In 2016, the GSS added a new question on harassment at work. The question is phrased as the following.

Over the past five years, have you been harassed by your superiors or co-workers at your job, for example, have you experienced any bullying, physical or psychological abuse?

Answers to this question are stored in the harass5 variable in our dataset.

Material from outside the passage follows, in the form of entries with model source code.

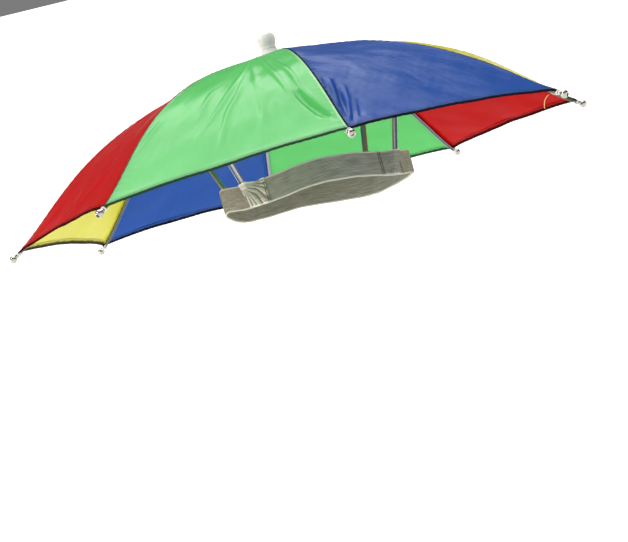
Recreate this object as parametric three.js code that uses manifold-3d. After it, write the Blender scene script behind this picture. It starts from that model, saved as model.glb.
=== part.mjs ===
import * as THREE from "three";
import Module from "manifold-3d";
import { mergeVertices } from "three/addons/utils/BufferGeometryUtils.js";

// An umbrella hat, in millimetres. +Z is the canopy's axis, pointing up, and -Y is the wearer's front.
// The origin is on that axis at mid height of the headband. Angles run from -Y towards +X.

// Canopy
const RIB_COUNT = 8;
const TIP_RADIUS = 275; // from the axis to the middle of a rib tip's ball
const CANOPY_RISE = 116; // from those balls up to the top of the cloth
const RIM_HEIGHT = 8.7; // from mid height of the headband up to those balls
const CLOTH = 1; // wall of a panel or a pocket
const NECK_HOLE_RADIUS = 5; // hole in the cloth at the top
const HEM_SCALLOP = 6; // how far a hem curves in between two tips
const PANEL_SAG = 1; // how far a panel sinks below the straight line between two ribs
const GAP = 0.3; // between pieces that meet

// The rib's curve runs level from the axis to its shoulder, then down its flank to the tip.
// The columns are shares of TIP_RADIUS and of the rib's rise.
const RIB_CURVE = {
  shoulder: { out: 0.63, up: 1 },
  flank: { out: 0.82, up: 0.21 },
};

// Frame
const RIB = { width: 3, depth: 2, wall: 0.5, chamfer: 0.7 };
const STRETCHER = { width: 3.4, depth: 2, wall: 0.5, chamfer: 0 };
const LEG = { width: 5.5, depth: 2, wall: 0.6, chamfer: 0 };
const JOINT_RADIUS = 131; // where a stretcher and a leg meet their rib
const FOOT_MARGIN = 3; // from a leg's end down to the headband's lower edge

// The legs, at every second rib. Their feet stand a little to the side of their ribs, and each has a
// pocket from one side of the foot to the other, all measured along the band as angles grow.
const LEGS = [
  { name: "front", footAside: -7, pocketFrom: -14.5, pocketTo: 12 },
  { name: "left", footAside: -4, pocketFrom: -16.5, pocketTo: 6 },
  { name: "back", footAside: 0, pocketFrom: -13, pocketTo: 13 },
  { name: "right", footAside: 4, pocketFrom: -6, pocketTo: 16.5 },
];

// Rib tip
const BALL_RADIUS = 3.5;
const TIP_STEM_RADIUS = 1.8;
const TIP_STEM_LENGTH = 8; // from the ball's middle back to the rib's end
const BALL_HOLE_RADIUS = 1.5;
const BALL_HOLE_DEPTH = 2;

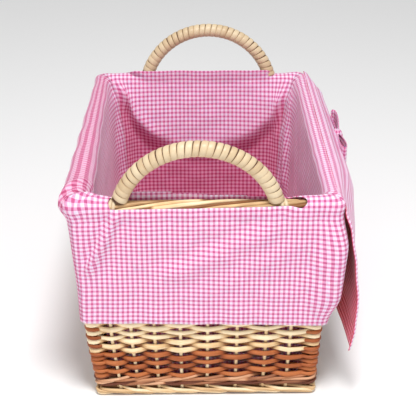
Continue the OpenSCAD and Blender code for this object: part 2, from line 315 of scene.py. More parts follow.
def peel_material():
    """Flat cane peel: a pale skin with fine lines along it, darker where its tone is high."""
    m = Nodes("cane_peel")
    line = m.noise(m.scaled_uv(40, 1500), 1.0, 3.0, 0.6)
    patch = m.noise(m.scaled_uv(30, 90), 1.0, 2.0)
    tone = m.tone()
    value = m.math("MULTIPLY_ADD", m.math("SUBTRACT", line, 0.5), 0.5, tone)
    value = m.math("MULTIPLY_ADD", m.math("SUBTRACT", patch, 0.5), 0.6, value, clamp=True)
    colour = m.ramp(value, [(0.0, (0.69, 0.555, 0.37)), (0.5, (0.57, 0.42, 0.25)), (1.0, (0.34, 0.19, 0.09))])
    m.set(Base_Color=colour)
    m.set(Roughness=m.math("MULTIPLY_ADD", line, 0.25, 0.32))
    m.bump(line, 0.0003, 0.5)
    return m.material


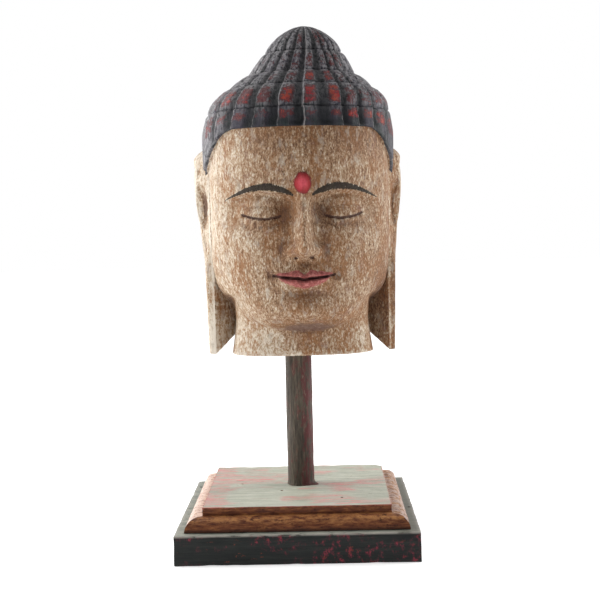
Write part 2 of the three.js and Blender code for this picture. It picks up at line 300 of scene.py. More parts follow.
plank = Finish("slab_green_black")
streaks = plank.spots((0.032, 0.0020, 0.0018), 6, 0.65)
brush = plank.spots((0.014, 0.0050, 0.0028), 6, 0.7, 4.2, 0.3)
blots = plank.spots((0.0042, 0.0045, 0.0050), 5, 0.70, 9.1)
red_zone = plank.spots((0.030, 0.030, 0.014), 2, 0.5, 2.6)
to_right = plank.zone("X", *SLAB_RED_ACROSS)
upper_half = plank.zone("Z", *SLAB_RED_UP)
red_zone = plank.between(plank.sum(red_zone, (to_right, 0.10), (upper_half, 0.10)), 0.56, 0.70)
green = plank.steps(streaks, (0.32, 16, 19, 19), (0.5, 22, 26, 25), (0.70, 34, 37, 34))
maroon = plank.times(plank.between(blots, 0.48, 0.58), red_zone)
crimson = plank.times(plank.between(blots, 0.56, 0.64), red_zone)
painted = plank.coat(maroon, green, paint(72, 28, 38), 0.8)
painted = plank.coat(crimson, painted, paint(134, 40, 54), 0.85)
orange = plank.times(plank.between(brush, 0.56, 0.64), plank.between(blots, 0.53, 0.60))
painted = plank.coat(orange, painted, paint(112, 50, 30), 0.8)
dust = plank.steps(brush, (0.34, 104, 110, 102), (0.5, 136, 140, 130), (0.66, 164, 164, 152))
dust = plank.coat(plank.between(blots, 0.58, 0.68), dust, paint(70, 74, 68))
far_right = plank.zone("X", *SLAB_DULL_ACROSS)
dust = plank.coat(far_right, dust, paint(92, 88, 76), 0.65)
upward = plank.between(plank.facing("Z"), 0.6, 0.85)
slab_colour = plank.coat(upward, painted, dust)
top_edge = plank.zone("Z", slab_high.z - RUBBED_EDGE, slab_high.z - RUBBED_EDGE / 3)
rubbed = plank.times(plank.times(plank.attribute("edge"), top_edge), plank.between(brush, 0.34, 0.46))
slab_colour = plank.coat(rubbed, slab_colour, paint(158, 154, 146), 0.8)
slab_gloss = plank.sum(0.36, (plank.between(brush, 0.2, 0.9), 0.28))
slab_relief = plank.sum(0, (streaks, 0.5), (blots, 0.3), (brush, 0.4))
wear_their(slab, plank.finish(slab_colour, slab_gloss, slab_relief, SLAB_RELIEF), "lower_slab")

# Moulded board: one square board glued on the slab, run with a quarter round, a small flat and an
# upright fillet. The moulding is rubbed brown and gold, with a painted highlight along the top of the
# quarter round and pale ends that are partly worn and partly painted sheen. The top is grey-green
# over pink.
board_low, board_high = (Vector(corner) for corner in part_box("moulded_board"))
OVOLO_RADIUS = 0.0092
OVOLO_STEP = 0.0023
OVOLO_STEPS = 9
BOARD_CUTS = 56
BOARD_WEAR = 0.00035
BOARD_EDGE_WEAR = 0.0005
BOARD_RELIEF = 0.0008
BOARD_LAYERS = 22
BOARD_WORM_HOLES = ((-0.0415, 0.0047), (-0.0117, -0.0178), (0.0310, -0.0420))
CORNER_CHIP = (0.0646, 0.0640)
CHIP_SIZE = 0.0052
FOOT_LINE = 0.0024
BARE_AND_SHEEN_ACROSS, PINK_ACROSS = (0.02, -0.02), (-0.046, -0.056)
board_half = board_high.x
fillet_half = board_half - OVOLO_RADIUS - OVOLO_STEP

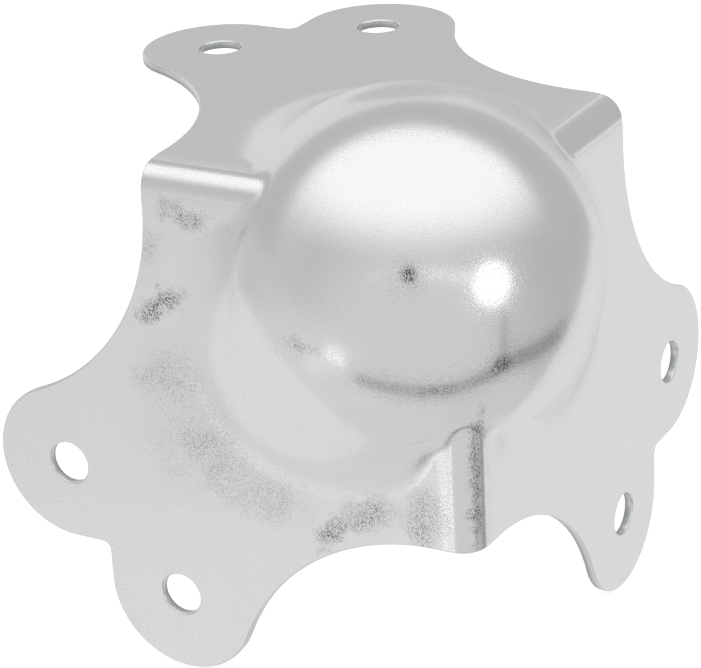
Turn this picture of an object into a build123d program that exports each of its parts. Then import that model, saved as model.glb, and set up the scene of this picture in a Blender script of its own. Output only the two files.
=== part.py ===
from build123d import *
from math import cos, pi, radians, sin, sqrt, tan
import os

# Flight case corner: one blank of steel sheet, drawn into a ball over the corner of the case
# and bent into three equal flanges, each pierced for two rivets, then zinc plated.
# The origin is the inner corner, where the three faces of the case would meet. The flanges lie
# on the case's front (-Y), right (+X) and top (+Z) faces, and the case fills -X, +Y, -Z.

# Driving sizes, in millimetres and degrees. Distances on a flange are from the case's edges.
sheet = 1.0             # thickness of the steel
hole_far = 51.2         # rivet hole from the farther edge of the case
hole_near = 37.2        # rivet hole from the nearer edge of the case
hole_dia = 5.0          # rivet hole
ear_radius = 9.4        # rounded ear about each rivet hole
notch_radius = 1.0      # inner corner between the two ears of a flange
bend_length = 38.2      # from the corner of the case to the end of each bend
bend_straight = 3.8     # square stretch at the end of a bend before the side curves away
bend_radius = 3.0       # outside of the three bends
ball_radius = 21.0      # outside of the drawn ball
ball_proud = 8.0        # how far the ball stands out from each face of the case
draft = 9.0             # how far the skirt below the ball opens, from the corner's diagonal
blend_radius = 3.5      # hollow between the skirt and the flanges, on the outside
edge_break = 0.2        # bevel that tumbling leaves on the outer cut edges

# Worked out from them
margin = 5.0                                        # room past the metal for trimming tools
reach = hole_far + ear_radius + margin              # how far each face is carried before trimming
bulge = ball_proud + margin                         # how far trimming keeps clear of the ball
ball_depth = ball_radius - ball_proud               # centre of the ball from each face of the case
ball_centre = Vector(-ball_depth, -ball_depth, -ball_depth)
slope = tan(radians(draft))
nearby = 1e-4                                       # places nearer than this count as one

# The corner is set out with its outer sides along +X, +Y and +Z, and turned at the end. The
# three flanges are alike, so one is drawn on the top face and turned about the diagonal.
diagonal = Axis((0, 0, 0), (1, 1, 1))
thirds = (0, 120, 240)
top_face = Plane(origin=(0, 0, sheet), x_dir=(-1, 0, 0), z_dir=(0, 0, 1))


def case_block(inset):
    """The case's corner as the sheet wraps it, its edges rounded and its point cut away."""
    face = sheet - inset
    block = Pos(face, face, face) * Box(reach, reach, reach, align=(Align.MAX, Align.MAX, Align.MAX))
    corner = Vertex(face, face, face)
    bends = [edge for edge in block.edges() if edge.distance_to(corner) < nearby]
    # The crown of the ball lies below the point where the faces would meet, so the point is cut
    # away, down inside the ball.
    tip = Cylinder(ball_radius / 2, reach, align=(Align.CENTER, Align.CENTER, Align.MIN))
    return fillet(bends, bend_radius - inset) - Plane(origin=ball_centre, z_dir=(1, 1, 1)) * tip


def ball_and_skirt(inset):
    """A ball on the diagonal whose skirt opens downwards, so the tool can draw it in one stroke."""
    radius = ball_radius - inset
    tilt = radians(draft)
    side = (radius * cos(tilt), radius * sin(tilt))
    crown = (radius * cos(pi / 4 + tilt / 2), radius * sin(pi / 4 + tilt / 2))
    # Drops are measured down the diagonal from the corner. Along the middle of a flange the face
    # drops by sqrt(2) for each millimetre out, so there the skirt meets it lowest, and the skirt
    # is carried on below that by the blend's radius.
    corner = Vector(sheet, sheet, sheet)
    centre_drop = (corner - ball_centre).length
    side_drop = centre_drop - side[1]
    foot_drop = (side[0] - slope * side_drop) / (sqrt(0.5) - slope) + blend_radius
    foot = (side[0] + slope * (foot_drop - side_drop), centre_drop - foot_drop)
    profile = make_face([
        ThreePointArc((0, radius), crown, side),
        Polyline(side, foot, (0, foot[1]), (0, radius)),
    ])
    return Plane(origin=ball_centre, z_dir=(1, 1, 1)) * revolve(Plane.XZ * profile, Axis.Z)


def drawn_form(inset):
    """The outside of the corner, or with an inset the surface that far below it."""
    form = case_block(inset) + ball_and_skirt(inset)
    round_faces = form.faces().filter_by(GeomType.SPHERE) + form.faces().filter_by(GeomType.CONE)
    case_faces = form.faces().filter_by(GeomType.PLANE) + form.faces().filter_by(GeomType.CYLINDER)
    case_edges = [e for f in case_faces for e in f.edges()]
    joint = [e for f in round_faces for e in f.edges() if any(e.is_same(c) for c in case_edges)]
    return fillet(joint, blend_radius + inset)


def flange_outline():
    """One flange, square on two sides past the bends and cut to ears and hollow sides."""
    ear = Vector(hole_far, hole_near)
    # The hollow side is one arc, tangent to the end of the bend and to the ear.
    across = hole_far - bend_length
    along = hole_near - bend_straight
    side_radius = (across ** 2 + along ** 2 - ear_radius ** 2) / (2 * (across + ear_radius))
    side_centre = Vector(bend_length + side_radius, bend_straight)
    to_ear = (ear - side_centre).normalized()
    side_middle = (Vector(-1, 0) + to_ear).normalized()
    start = Vector(bend_length, bend_straight)
    touch = side_centre + to_ear * side_radius
    half = [
        Line((bend_length, -bulge), start),
        ThreePointArc(start, side_centre + side_middle * side_radius, touch),
        Line(touch, ear),
    ]
    swap = Plane(origin=(0, 0, 0), z_dir=(1, -1, 0))
    rest = [
        Line(ear, (hole_near, hole_far)),
        Polyline((-bulge, bend_length), (-bulge, -bulge), (bend_length, -bulge)),
    ]
    outline = make_face(half + [line.mirror(swap) for line in half] + rest)
    # The ears' inner sides run straight to the notch on the flange's diagonal.
    apart = hole_far - hole_near
    inwards = (Align.MIN, Align.MIN)
    outline += Pos(hole_far, hole_near) * Circle(ear_radius)
    outline += Pos(hole_near, hole_far) * Circle(ear_radius)
    outline += Pos(hole_near, hole_near) * Rectangle(apart, ear_radius, align=inwards)
    outline += Pos(hole_near, hole_near) * Rectangle(ear_radius, apart, align=inwards)
    # Swelled by the notch's radius and shrunk again, the notch is left that round.
    swelled = offset(outline.faces()[0], notch_radius, kind=Kind.ARC)
    return offset(swelled, -notch_radius, kind=Kind.ARC)


def trimmings():
    """What blanking and piercing take off the top flange, down past the bends' inside."""
    side = reach + bulge + margin
    middle = (reach - bulge) / 2
    offcut = Pos(middle, middle) * Rectangle(side, side)
    holes = [Pos(*at) * Circle(hole_dia / 2) for at in ((hole_far, hole_near), (hole_near, hole_far))]
    waste = offcut - flange_outline() + holes
    return extrude(top_face * waste, amount=bend_radius + edge_break, both=True)


def corner_shell():
    shell = drawn_form(0) - drawn_form(sheet)
    waste = trimmings()
    for turn in thirds:
        shell -= waste.rotate(diagonal, turn)
    return shell


def outer_rim(shell):
    """The cut edges of the sheet on its outer side: outline, holes and the ends of the bends."""
    bend_crown = sheet - bend_radius * (1 - sqrt(0.5))
    rim = []
    for edge in shell.edges():
        places = sorted(edge @ 0.5)
        on_flange = abs(places[2] - sheet) < nearby
        on_bend = abs(places[2] - bend_crown) < nearby and abs(places[1] - bend_crown) < nearby
        if places[0] < nearby - bend_length and (on_flange or on_bend):
            rim.append(edge)
    return rim


os.makedirs("parts", exist_ok=True)
corner = corner_shell()
corner = chamfer(outer_rim(corner), edge_break)
corner = Rot(0, 0, -90) * corner
corner.label = "corner_shell"
export_step(corner, "parts/corner_shell.step")
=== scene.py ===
import math

import bmesh
import bpy
import numpy as np
from mathutils import Matrix, Vector
from mathutils.geometry import delaunay_2d_cdt


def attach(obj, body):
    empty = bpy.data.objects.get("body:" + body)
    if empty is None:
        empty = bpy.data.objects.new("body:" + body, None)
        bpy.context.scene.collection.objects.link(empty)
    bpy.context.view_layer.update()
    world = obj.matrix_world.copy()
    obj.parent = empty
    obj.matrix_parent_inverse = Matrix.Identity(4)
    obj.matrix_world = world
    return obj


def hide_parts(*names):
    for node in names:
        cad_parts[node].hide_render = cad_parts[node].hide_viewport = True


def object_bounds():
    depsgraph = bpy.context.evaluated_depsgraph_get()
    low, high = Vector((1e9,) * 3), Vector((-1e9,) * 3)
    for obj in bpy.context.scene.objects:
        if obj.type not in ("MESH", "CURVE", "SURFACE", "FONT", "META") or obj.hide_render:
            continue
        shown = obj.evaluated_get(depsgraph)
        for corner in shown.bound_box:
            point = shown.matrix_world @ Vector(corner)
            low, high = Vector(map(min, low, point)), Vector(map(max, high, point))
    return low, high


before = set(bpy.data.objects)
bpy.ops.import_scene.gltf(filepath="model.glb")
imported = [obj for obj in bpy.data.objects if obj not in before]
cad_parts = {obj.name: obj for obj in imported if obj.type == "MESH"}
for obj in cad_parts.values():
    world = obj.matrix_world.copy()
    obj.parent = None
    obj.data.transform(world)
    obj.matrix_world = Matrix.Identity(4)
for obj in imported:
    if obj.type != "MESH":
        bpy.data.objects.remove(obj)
cad_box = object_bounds()

MM = 0.001              # metres in a millimetre

# The pressed corner, in millimetres, as its CAD node has it.
SHEET = 1.0             # thickness of the steel
HOLE_FAR = 51.2         # rivet hole from the farther edge of the case
HOLE_NEAR = 37.2        # rivet hole from the nearer edge of the case
HOLE_DIA = 5.0          # rivet hole
EAR_RADIUS = 9.4        # rounded ear about each rivet hole
NOTCH_RADIUS = 1.0      # inner corner between the two ears of a flange
BEND_LENGTH = 38.2      # from the corner of the case to the end of each bend
BEND_STRAIGHT = 3.8     # square stretch at the end of a bend before the side curves away
BEND_RADIUS = 3.0       # outside of the three bends
BALL_RADIUS = 21.0      # outside of the drawn ball
BALL_DEPTH = 13.0       # centre of the ball from each face of the case
DRAFT = math.radians(12.0)      # how far the skirt below the ball opens
BLEND_MIDDLE = 17.5     # hollow between the skirt and the middle of a flange
BLEND_BEND = 3.0        # hollow where a bend runs into the ball
BLEND_HOLD = 4          # how long the hollow keeps its width, from the middle towards the bends
CREASE_WIDTH = 1.5      # how far before a bend the sheet starts to lean into it
CREASE_LEAN = math.tan(math.radians(6.0))   # slope of that lean at the bend, which starts level again
CREASE_EDGE = 0.05      # how soon past the crease the bend is level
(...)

  1. Create a subset of the data that only contains Yes and No answers for the harassment question. How many responses chose each of these answers?
  2. Describe how bootstrapping can be used to estimate the proportion of Americans who have been harassed by their superiors or co-workers at their job.
  3. Calculate a 95% bootstrap confidence interval for the proportion of Americans who have been harassed by their superiors or co-workers at their job. Interpret this interval in context of the data.
  4. Would you expect a 90% confidence interval to be wider or narrower than the interval you calculated above? Explain your reasoning.

🧶 ✅ ⬆️ Knit, commit, and push your changes to GitHub with an appropriate commit message. Make sure to commit and push all changed files so that your Git pane is cleared up afterwards and review the md document on GitHub to make sure you’re happy with the final state of your work.